This universal infatuation with photography profoundly affects its usages. Certainly whole swathes of the photographic culture remain almost unchanged (art photography, event photography (family or public), professional newspapers, catalogues and advertising photography, scientific photography, etc.), and the reader would find word for word, for these areas, the relevance of Bourdieu’s analysis. But old facets tend to rise or become distorted, new facets emerge: leisure or travel photography now free from old fashion conformity stereotypes (at the expense of a young conformity?), everyday-life photography, detailed, anecdotal, sensational, observational, unusual photography, self portraiture alone or with others, microcosm, microcommunity photography and its culmination into the narcissic selfie.

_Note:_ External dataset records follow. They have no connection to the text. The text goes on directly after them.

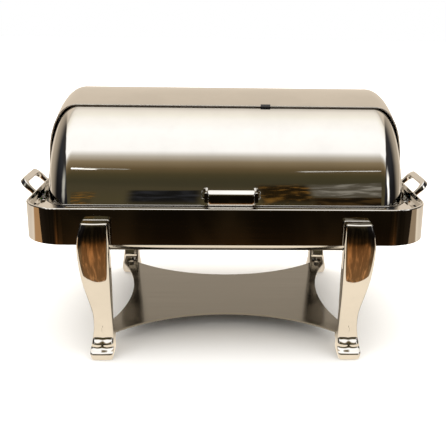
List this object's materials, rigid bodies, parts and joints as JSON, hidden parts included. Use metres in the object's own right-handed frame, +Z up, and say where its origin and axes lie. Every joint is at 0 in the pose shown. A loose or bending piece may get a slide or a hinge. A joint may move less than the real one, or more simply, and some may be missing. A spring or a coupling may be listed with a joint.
{
  "type": "roll top chafer",
  "caption": "Rectangular roll top chafer with a fixed rear cover, a front cover that rolls back inside it, a deep skirt, cast legs, a burner shelf and lift-out pans.",
  "frame": {"origin": "on the table, midway between the four feet", "axes": "+X to the right seen from the front, +Y to the back, +Z up"},
  "size_m": [0.7168, 0.5, 0.4143],
  "materials": {
    "cover_steel": "mirror polished stainless steel",
    "band_steel": "mirror polished stainless steel",
    "cast_steel": "polished casting",
    "handle_steel": "polished casting",
    "shelf_steel": "mirror polished plate",
    "pan_steel": "satin drawn stainless steel",
    "deck_steel": "satin sheet",
    "fixing_steel": "plain machined steel",
    "rubber": "matt moulded rubber",
    "spacer_plastic": "turned nylon"
  },
  "bodies": {
    "frame": {"burner_shelf": "shelf_steel", "edge_pad": "rubber", "foot_pad_front_left": "rubber", "foot_pad_front_right": "rubber", "foot_pad_rear_left": "rubber", "foot_pad_rear_right": "rubber", "frame_band": "band_steel", "front_ledge": "band_steel", "hem_stop_left": "rubber", "hem_stop_right": "rubber", "left_side_handle": "handle_steel", "leg_bolts": "fixing_steel", "leg_front_left": "cast_steel", "leg_front_right": "cast_steel", "leg_plate_front_left": "fixing_steel", "leg_plate_front_right": "fixing_steel", "leg_plate_rear_left": "fixing_steel", "leg_plate_rear_right": "fixing_steel", "leg_rear_left": "cast_steel", "leg_rear_right": "cast_steel", "pan_deck": "deck_steel", "pivot_bracket_left": "fixing_steel", "pivot_bracket_right": "fixing_steel", "pivot_pin_left": "fixing_steel", "pivot_pin_right": "fixing_steel", "pivot_retainer_left": "fixing_steel", "pivot_retainer_right": "fixing_steel", "pivot_spacer_left": "spacer_plastic", "pivot_spacer_right": "spacer_plastic", "rear_cover": "cover_steel", "rear_cover_bracket_left": "fixing_steel", "rear_cover_bracket_right": "fixing_steel", "rear_cover_screws": "fixing_steel", "rear_ledge": "band_steel", "right_side_handle": "handle_steel", "shelf_bolts": "fixing_steel", "side_handle_screws": "fixing_steel"},
    "front_cover": {"cover_grip": "handle_steel", "cover_hub_left": "fixing_steel", "cover_hub_right": "fixing_steel", "front_cover": "cover_steel", "grip_post_left": "handle_steel", "grip_post_right": "handle_steel", "grip_screws": "fixing_steel"},
    "water_pan": {"water_pan": "pan_steel"},
    "food_pan": {"food_pan": "pan_steel"}
  },
  "joints": [
    {"name": "front_cover_roll", "type": "hinge", "parent": "frame", "child": "front_cover", "pos_m": [0, 0, 0.2173], "axis": [-1, 0, 0], "range_deg": [0, 44]},
    {"name": "water_pan_lift", "type": "slide", "parent": "frame", "child": "water_pan", "axis": [0, 0, 1], "range_m": [0, 0.015]},
    {"name": "food_pan_lift", "type": "slide", "parent": "water_pan", "child": "food_pan", "axis": [0, 0, 1], "range_m": [0, 0.03]}
  ]
}
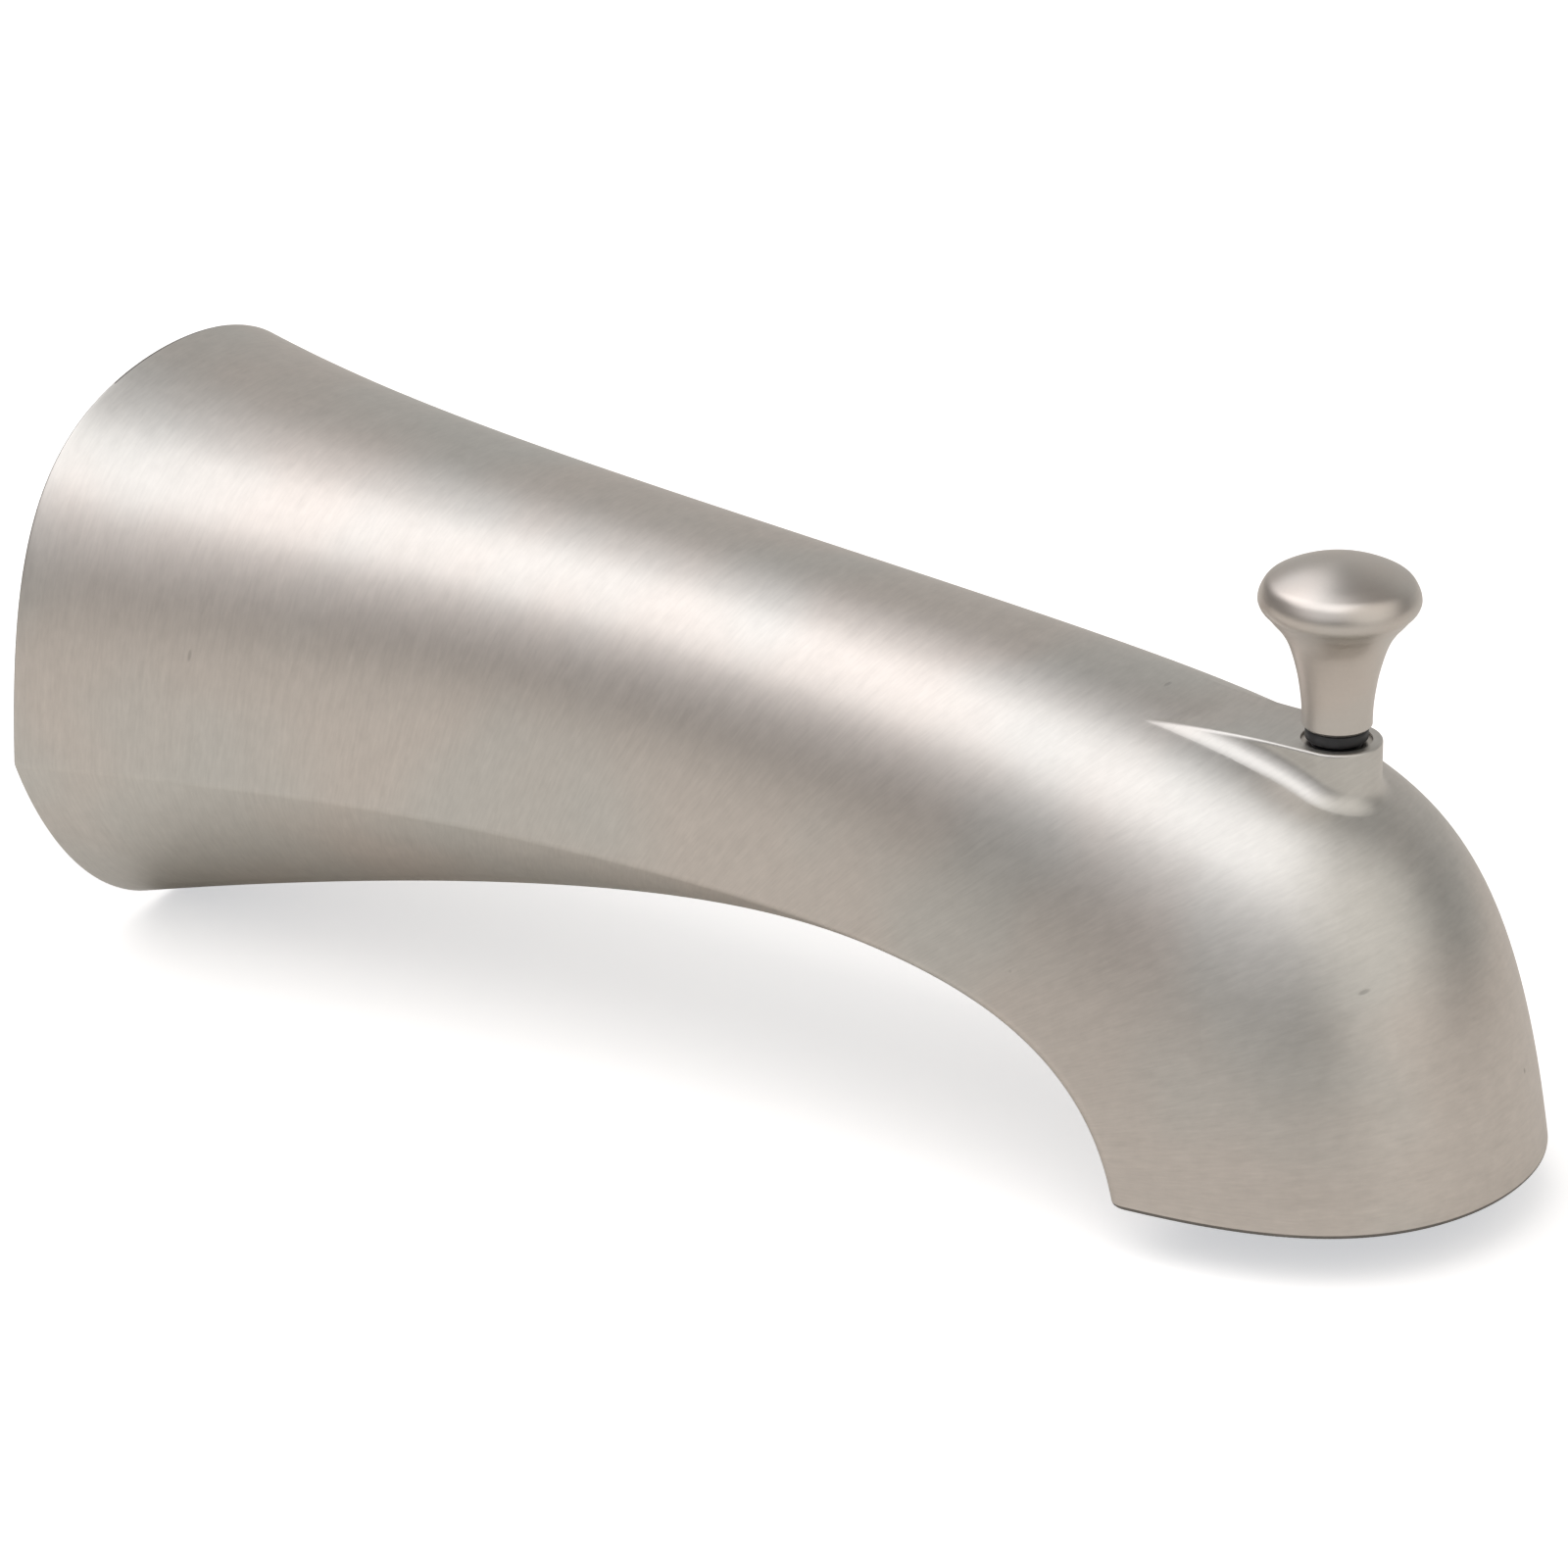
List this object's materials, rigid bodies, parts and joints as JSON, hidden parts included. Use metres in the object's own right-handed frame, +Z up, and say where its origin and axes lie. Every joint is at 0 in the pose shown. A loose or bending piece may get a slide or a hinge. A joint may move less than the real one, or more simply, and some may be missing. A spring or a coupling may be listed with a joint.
{
  "type": "bath spout",
  "caption": "Slip-fit bath spout with a flared wall end, a turned-down D-shaped outlet and a pull-up diverter knob, in satin nickel.",
  "frame": {"origin": "on the axis of the supply pipe, in the plane of the finished wall that the flared end closes against", "axes": "+X from the wall along the pipe to the nose, +Z up, y = 0 is the plane of symmetry"},
  "size_m": [0.1594, 0.057, 0.0655],
  "materials": {
    "satin_nickel": "satin, brushed round the spout",
    "brass": "machined",
    "steel": "machined",
    "rubber": "matt",
    "acetal": "matt"
  },
  "bodies": {
    "spout": {"spout_body": "satin_nickel", "pipe_adapter": "brass", "pipe_seal_rear": "rubber", "pipe_seal_front": "rubber", "adapter_seal": "rubber", "set_screw": "steel", "stem_bushing": "brass", "stem_seal": "rubber", "knob_seat_ring": "rubber"},
    "diverter": {"diverter_knob": "satin_nickel", "diverter_stem": "steel", "diverter_gate": "acetal", "gate_washer": "rubber"}
  },
  "joints": [
    {"name": "diverter_lift", "type": "slide", "parent": "spout", "child": "diverter", "axis": [0, 0, 1], "range_m": [0, 0.0115]}
  ]
}
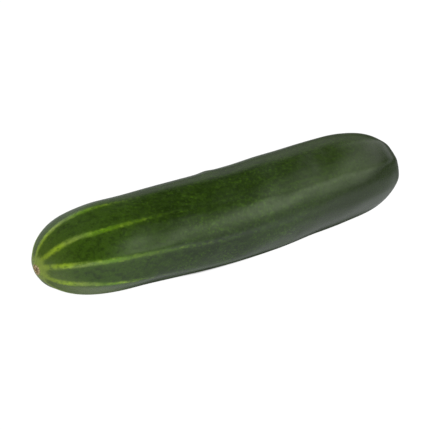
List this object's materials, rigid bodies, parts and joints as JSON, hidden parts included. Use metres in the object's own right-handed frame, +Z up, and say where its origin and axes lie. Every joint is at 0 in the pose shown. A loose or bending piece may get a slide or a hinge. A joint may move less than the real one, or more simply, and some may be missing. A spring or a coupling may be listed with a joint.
{
  "type": "cucumber",
  "caption": "Whole slicing cucumber lying on its side, gently bowed, with low ribs, a blossom scar at one end and a cut stem at the other.",
  "frame": {"origin": "on the surface that the fruit lies on, under the middle of its box", "axes": "+X along the fruit from the blossom end to the stem end, +Z up, and -Y the side that the fruit bows towards"},
  "size_m": [0.2256, 0.055, 0.0517],
  "materials": {
    "skin": "waxy dark green skin, satin, with pale green stripes from the blossom end"
  },
  "bodies": {
    "root": {"cucumber": "skin"}
  },
  "joints": []
}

These new forms combine an often simplified manner of photography and modern means of instantaneous, remote and mass communication; it relies on a formidable technique, both hidden and exhibited, following the rules of the best marketing. MMS1 and the Internet are the natural extensions of the photographic image; social networks work as their magnifier unless they are the objective. It remains undecided nowadays whether YouTube, Facebook, Twitter, Instagram, Tumblr, Picasa and Flickr must be included or not in photography products.

The figures say everything about this unprecedented evolution, but they do not explain anything2. It would be naive to imagine that it owns everything to the advent of digital image and of its natural creation tool, the still camera. It is however doubtful that such a development never would have occurred to such an extent without a simple and universal image acquisition system having been made available, fully compatible with modern communication and information processing means. Contrary to film cameras, digital cameras play this key role3.

The objective of this book is not to extend this sociological study, which is worthy nevertheless, but to explain how the digital camera works by examining in detail each of the components that constitute it.

1.1.1. A bit of vocabulary in the form of zoology

The generic term we will subsequently use the most is the term camera, standing in short for photographic camera. This term covers the various forms of the devices, with film or digital and in its various current versions. What are these forms today? We have illustrated them in Figures 1.1 and 1.2.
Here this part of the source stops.